--- start ---
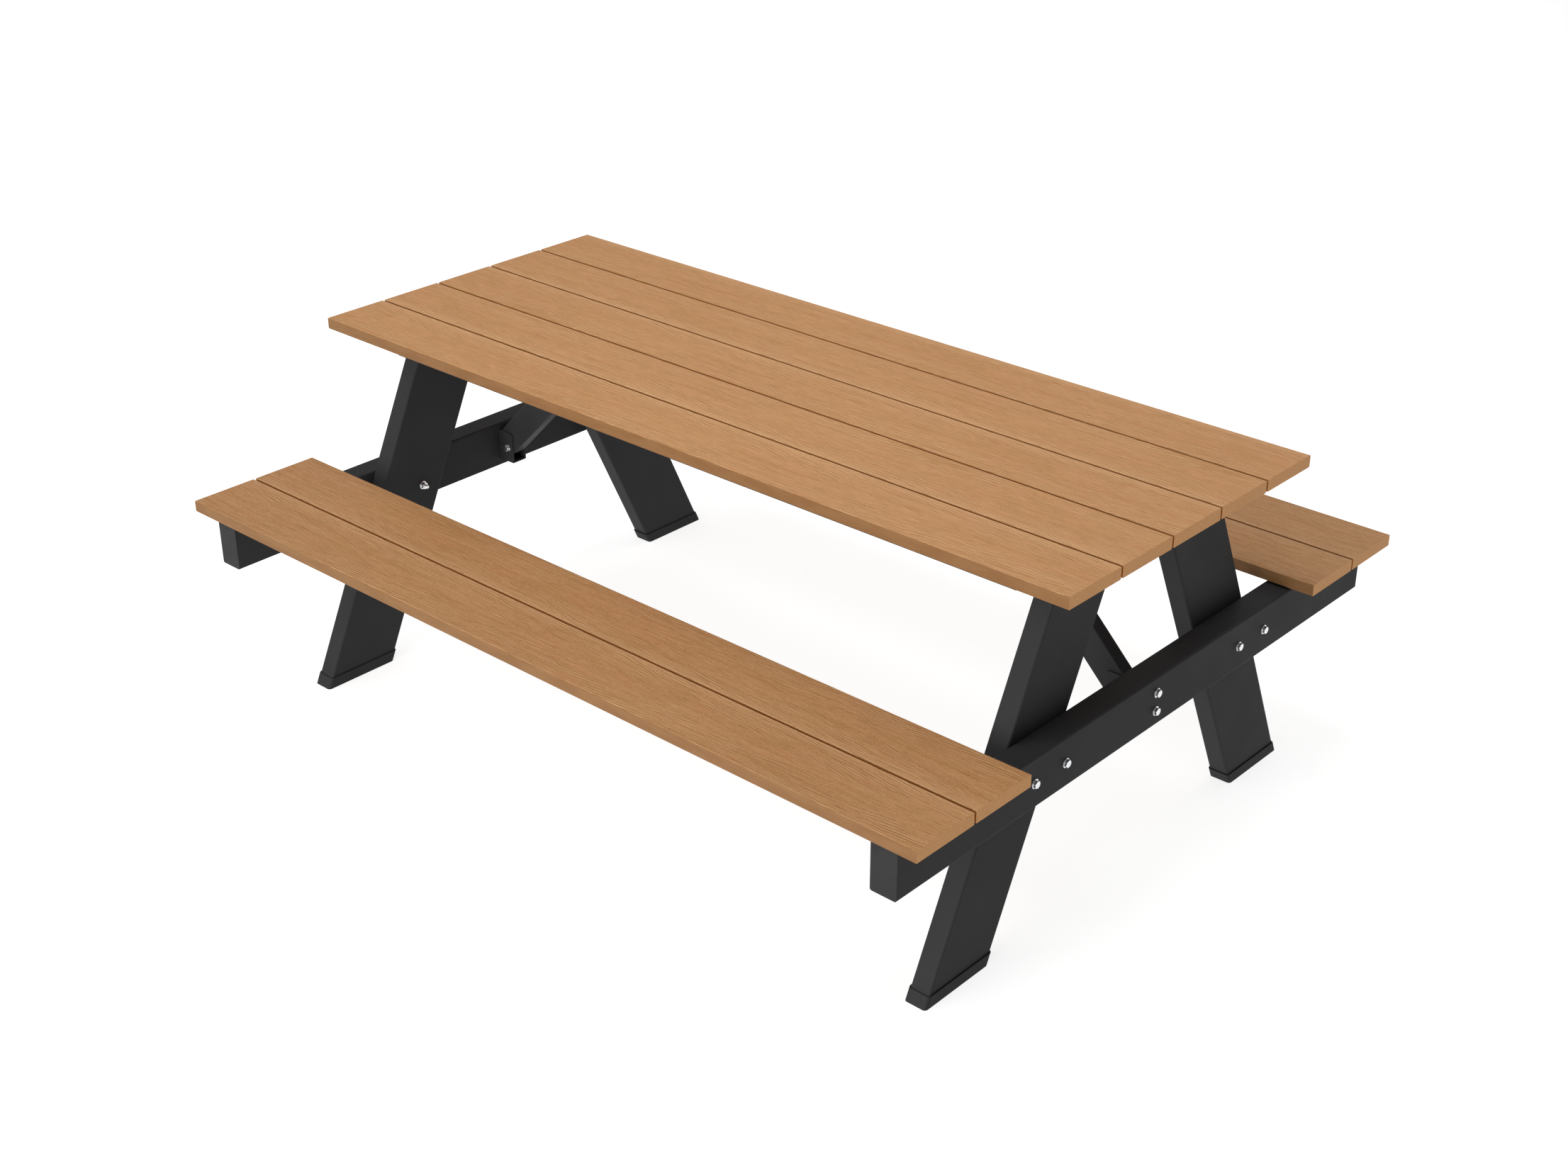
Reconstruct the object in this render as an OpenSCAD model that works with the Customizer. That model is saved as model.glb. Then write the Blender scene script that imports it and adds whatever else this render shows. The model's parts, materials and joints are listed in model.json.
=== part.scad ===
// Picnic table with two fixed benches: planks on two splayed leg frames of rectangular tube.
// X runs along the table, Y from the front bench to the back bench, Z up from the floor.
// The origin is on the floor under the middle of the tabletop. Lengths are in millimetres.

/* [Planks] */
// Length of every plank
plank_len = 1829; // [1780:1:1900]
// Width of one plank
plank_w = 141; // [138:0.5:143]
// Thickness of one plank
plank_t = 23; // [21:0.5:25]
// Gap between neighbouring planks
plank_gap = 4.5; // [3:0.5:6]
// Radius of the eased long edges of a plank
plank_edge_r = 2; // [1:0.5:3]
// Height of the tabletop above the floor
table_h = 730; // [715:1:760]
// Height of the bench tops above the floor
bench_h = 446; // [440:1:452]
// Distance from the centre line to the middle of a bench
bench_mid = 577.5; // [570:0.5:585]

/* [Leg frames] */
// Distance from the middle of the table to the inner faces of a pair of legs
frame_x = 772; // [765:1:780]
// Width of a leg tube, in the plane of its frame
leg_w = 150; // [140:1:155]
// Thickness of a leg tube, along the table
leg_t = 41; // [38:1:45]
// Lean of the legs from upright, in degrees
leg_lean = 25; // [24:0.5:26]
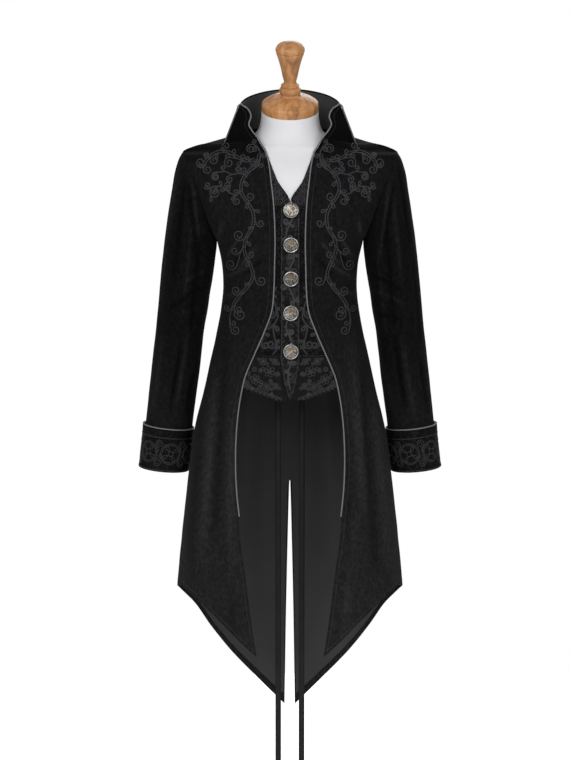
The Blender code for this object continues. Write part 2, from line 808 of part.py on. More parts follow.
--- end ---
* WHAT TO WORK ON: Word for word, quote the lines of the material from the first line through the line with "are in millimetres.", both ends included.

* CORRECT RESULT:
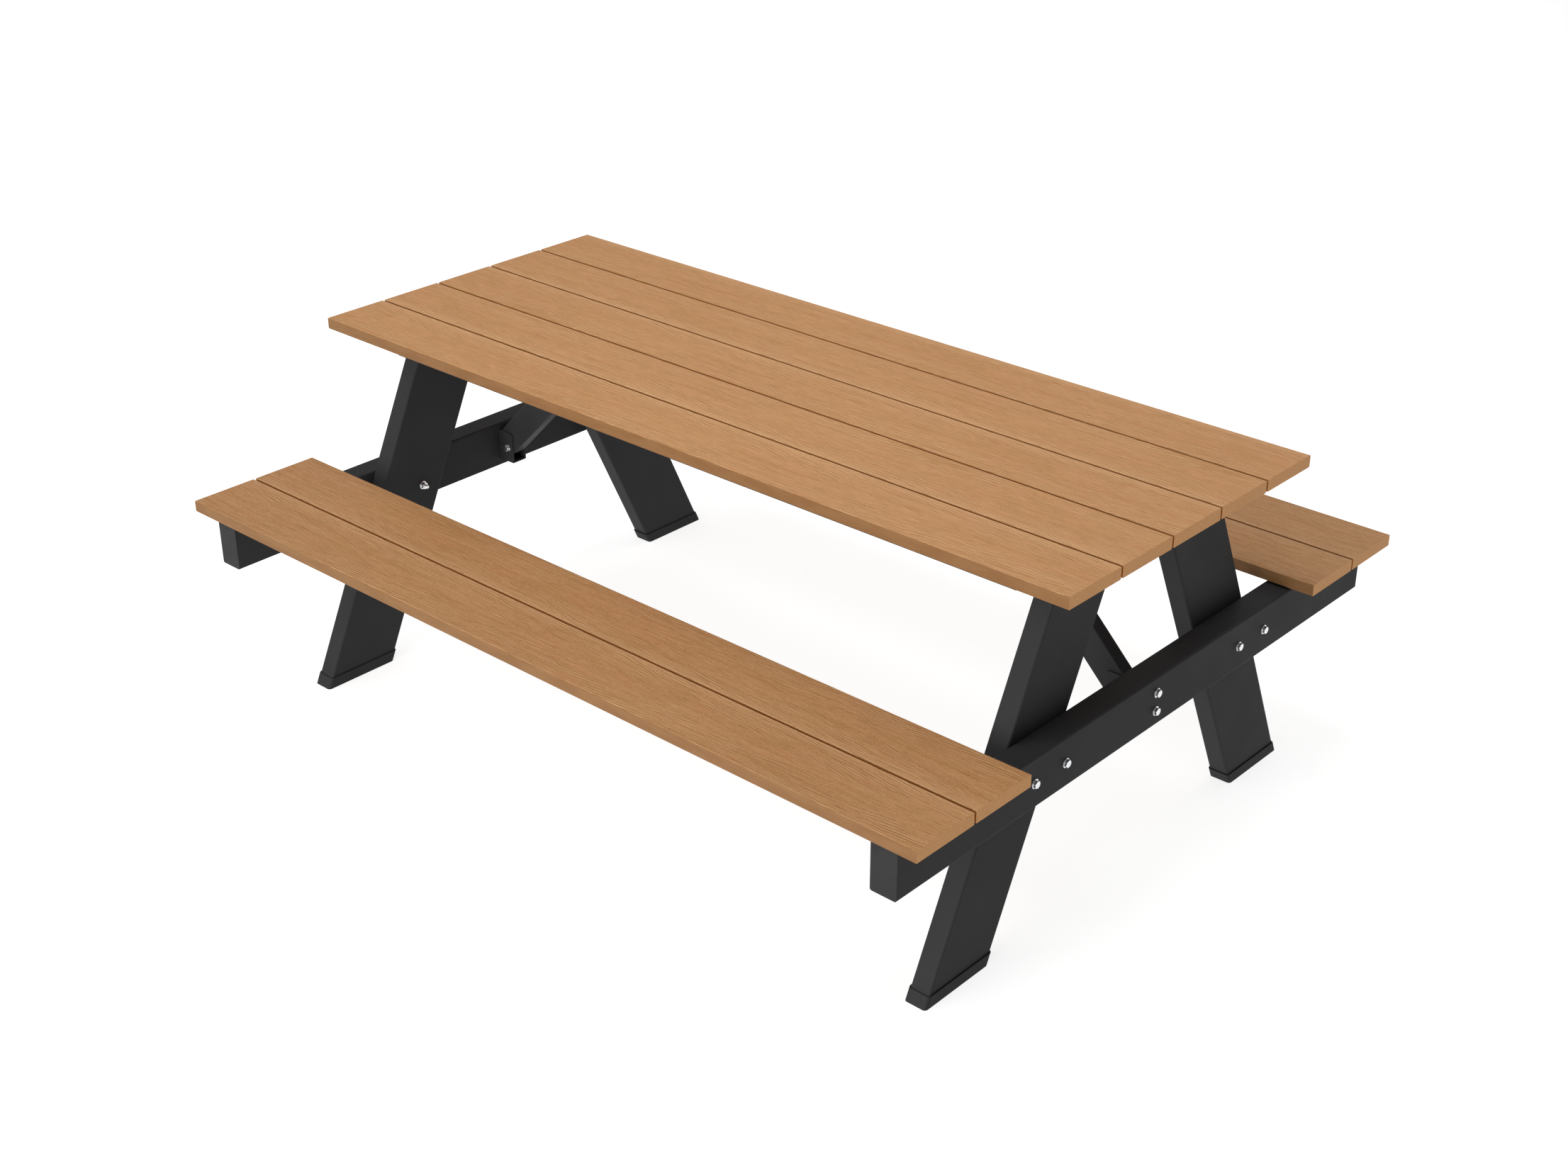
Reconstruct the object in this render as an OpenSCAD model that works with the Customizer. That model is saved as model.glb. Then write the Blender scene script that imports it and adds whatever else this render shows. The model's parts, materials and joints are listed in model.json.
=== part.scad ===
// Picnic table with two fixed benches: planks on two splayed leg frames of rectangular tube.
// X runs along the table, Y from the front bench to the back bench, Z up from the floor.
// The origin is on the floor under the middle of the tabletop. Lengths are in millimetres.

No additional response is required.